╭─ Source material
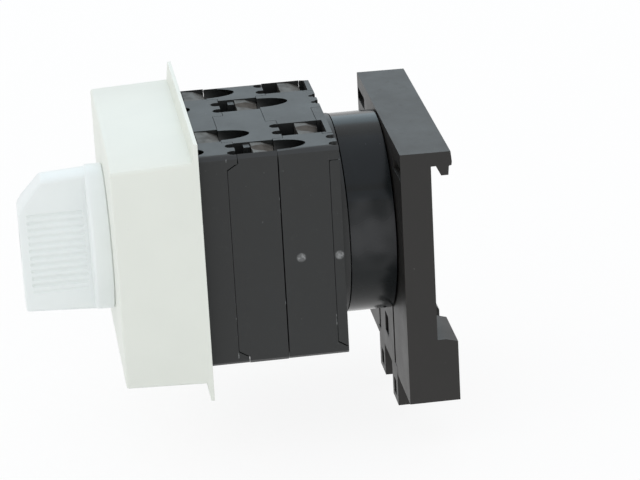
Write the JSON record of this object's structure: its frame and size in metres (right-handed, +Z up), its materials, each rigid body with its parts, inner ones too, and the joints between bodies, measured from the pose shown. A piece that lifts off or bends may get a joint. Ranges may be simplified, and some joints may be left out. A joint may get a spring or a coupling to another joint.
{
  "type": "rotary cam switch",
  "caption": "Rotary cam switch with a white module-width front and bar knob, a stack of dark contact chambers with terminals, and a sprung rail adapter.",
  "frame": {"origin": "on the switch axis, in the plane of the rail seat at the back of the adapter plate", "axes": "+Z up, +X along the rail to the right as seen from the knob, +Y from the knob towards the rail; the knob faces -Y"},
  "size_m": [0.0524, 0.0817, 0.0642],
  "materials": {
    "knob": "satin moulding, cool white",
    "knob_screw": "zinc plated",
    "drive_shaft": "zinc plated",
    "detent_wheel": "natural moulding, pale",
    "cam_rear": "natural moulding, pale",
    "cam_middle": "natural moulding, pale",
    "cam_front": "natural moulding, pale",
    "front_cover": "fine satin moulding, greenish white",
    "bearing_plate": "natural moulding, pale",
    "detent_housing": "natural moulding, pale",
    "detent_slider_right": "natural moulding, pale",
    "detent_slider_left": "natural moulding, pale",
    "detent_spring_right": "zinc plated",
    "detent_spring_left": "zinc plated",
    "chamber_rear": "satin moulding, charcoal",
    "chamber_middle": "satin moulding, charcoal",
    "chamber_front": "satin moulding, charcoal",
    "end_plate": "satin moulding, charcoal",
    "spacer": "glossy moulding, black",
    "rail_base": "matt moulding, charcoal",
    "rail_latch": "matt moulding, charcoal",
    "latch_spring": "zinc plated",
    "tie_screw_top": "zinc plated",
    "tie_screw_bottom": "zinc plated",
    "adapter_screw_right": "zinc plated",
    "adapter_screw_left": "zinc plated",
    "terminal_rear_top_right": "zinc plated",
    "terminal_rear_top_left": "zinc plated",
    "terminal_rear_bottom_right": "zinc plated",
    "terminal_rear_bottom_left": "zinc plated",
    "terminal_middle_top_right": "zinc plated",
    "terminal_middle_top_left": "zinc plated",
    "terminal_middle_bottom_right": "zinc plated",
    "terminal_middle_bottom_left": "zinc plated",
    "terminal_front_top_right": "zinc plated",
    "terminal_front_top_left": "zinc plated",
    "terminal_front_bottom_right": "zinc plated",
    "terminal_front_bottom_left": "zinc plated",
    "plunger_rear_right": "natural moulding, pale",
    "bridge_rear_right": "plain stamped brass",
    "contact_spring_rear_right": "zinc plated",
    "plunger_rear_left": "natural moulding, pale",
    "bridge_rear_left": "plain stamped brass",
    "contact_spring_rear_left": "zinc plated",
    "plunger_middle_right": "natural moulding, pale",
    "bridge_middle_right": "plain stamped brass",
    "contact_spring_middle_right": "zinc plated",
    "plunger_middle_left": "natural moulding, pale",
    "bridge_middle_left": "plain stamped brass",
    "contact_spring_middle_left": "zinc plated",
    "plunger_front_right": "natural moulding, pale",
    "bridge_front_right": "plain stamped brass",
    "contact_spring_front_right": "zinc plated",
    "plunger_front_left": "natural moulding, pale",
    "bridge_front_left": "plain stamped brass",
    "contact_spring_front_left": "zinc plated"
  },
  "bodies": {
    "frame": {"front_cover": "front_cover", "bearing_plate": "bearing_plate", "detent_housing": "detent_housing", "detent_slider_right": "detent_slider_right", "detent_slider_left": "detent_slider_left", "detent_spring_right": "detent_spring_right", "detent_spring_left": "detent_spring_left", "chamber_rear": "chamber_rear", "chamber_middle": "chamber_middle", "chamber_front": "chamber_front", "end_plate": "end_plate", "spacer": "spacer", "rail_base": "rail_base", "latch_spring": "latch_spring", "tie_screw_top": "tie_screw_top", "tie_screw_bottom": "tie_screw_bottom", "adapter_screw_right": "adapter_screw_right", "adapter_screw_left": "adapter_screw_left", "terminal_rear_top_right": "terminal_rear_top_right", "terminal_rear_top_left": "terminal_rear_top_left", "terminal_rear_bottom_right": "terminal_rear_bottom_right", "terminal_rear_bottom_left": "terminal_rear_bottom_left", "terminal_middle_top_right": "terminal_middle_top_right", "terminal_middle_top_left": "terminal_middle_top_left", "terminal_middle_bottom_right": "terminal_middle_bottom_right", "terminal_middle_bottom_left": "terminal_middle_bottom_left", "terminal_front_top_right": "terminal_front_top_right", "terminal_front_top_left": "terminal_front_top_left", "terminal_front_bottom_right": "terminal_front_bottom_right", "terminal_front_bottom_left": "terminal_front_bottom_left", "contact_spring_rear_right": "contact_spring_rear_right", "contact_spring_rear_left": "contact_spring_rear_left", "contact_spring_middle_right": "contact_spring_middle_right", "contact_spring_middle_left": "contact_spring_middle_left", "contact_spring_front_right": "contact_spring_front_right", "contact_spring_front_left": "contact_spring_front_left"},
    "rotor": {"knob": "knob", "knob_screw": "knob_screw", "drive_shaft": "drive_shaft", "detent_wheel": "detent_wheel", "cam_rear": "cam_rear", "cam_middle": "cam_middle", "cam_front": "cam_front"},
    "latch": {"rail_latch": "rail_latch"},
    "contact_rear_right": {"plunger_rear_right": "plunger_rear_right", "bridge_rear_right": "bridge_rear_right"},
    "contact_rear_left": {"plunger_rear_left": "plunger_rear_left", "bridge_rear_left": "bridge_rear_left"},
    "contact_middle_right": {"plunger_middle_right": "plunger_middle_right", "bridge_middle_right": "bridge_middle_right"},
    "contact_middle_left": {"plunger_middle_left": "plunger_middle_left", "bridge_middle_left": "bridge_middle_left"},
    "contact_front_right": {"plunger_front_right": "plunger_front_right", "bridge_front_right": "bridge_front_right"},
    "contact_front_left": {"plunger_front_left": "plunger_front_left", "bridge_front_left": "bridge_front_left"}
  },
  "joints": [
    {"name": "knob_turn", "type": "hinge", "parent": "frame", "child": "rotor", "pos_m": [0, 0, 0], "axis": [0, 1, 0], "range_deg": [0, 90]},
    {"name": "contact_rear_right_slide", "type": "slide", "parent": "frame", "child": "contact_rear_right", "axis": [-1, 0, 0], "range_m": [0, 0.0015], "deforming": ["contact_spring_rear_right"]},
    {"name": "contact_rear_left_slide", "type": "slide", "parent": "frame", "child": "contact_rear_left", "axis": [1, 0, 0], "range_m": [0, 0.0015], "deforming": ["contact_spring_rear_left"]},
    {"name": "contact_middle_right_slide", "type": "slide", "parent": "frame", "child": "contact_middle_right", "axis": [-1, 0, 0], "range_m": [0, 0.0015], "deforming": ["contact_spring_middle_right"]},
    {"name": "contact_middle_left_slide", "type": "slide", "parent": "frame", "child": "contact_middle_left", "axis": [1, 0, 0], "range_m": [0, 0.0015], "deforming": ["contact_spring_middle_left"]},
    {"name": "contact_front_right_slide", "type": "slide", "parent": "frame", "child": "contact_front_right", "axis": [-1, 0, 0], "range_m": [0, 0.0015], "deforming": ["contact_spring_front_right"]},
    {"name": "contact_front_left_slide", "type": "slide", "parent": "frame", "child": "contact_front_left", "axis": [1, 0, 0], "range_m": [0, 0.0015], "deforming": ["contact_spring_front_left"]},
    {"name": "latch_slide", "type": "slide", "parent": "frame", "child": "latch", "axis": [0, 0, -1], "range_m": [0, 0.0025], "stiffness_N_per_m": 800, "springref_m": -0.002, "deforming": ["latch_spring"]}
  ],
  "couplings": [
    {"joint": "contact_rear_right_slide", "follows": "knob_turn", "m_per_rad": 0.00095492},
    {"joint": "contact_rear_left_slide", "follows": "knob_turn", "m_per_rad": 0.00095492},
    {"joint": "contact_middle_right_slide", "follows": "knob_turn", "m_per_rad": 0.00095492},
    {"joint": "contact_middle_left_slide", "follows": "knob_turn", "m_per_rad": 0.00095492},
    {"joint": "contact_front_right_slide", "follows": "knob_turn", "m_per_rad": 0.00095492},
    {"joint": "contact_front_left_slide", "follows": "knob_turn", "m_per_rad": 0.00095492}
  ]
}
╰─
Challenge:
Copy all lines from the listing that contain "materials".

Solution to the exercise:
Write the JSON record of this object's structure: its frame and size in metres (right-handed, +Z up), its materials, each rigid body with its parts, inner ones too, and the joints between bodies, measured from the pose shown. A piece that lifts off or bends may get a joint. Ranges may be simplified, and some joints may be left out. A joint may get a spring or a coupling to another joint.
  "materials": {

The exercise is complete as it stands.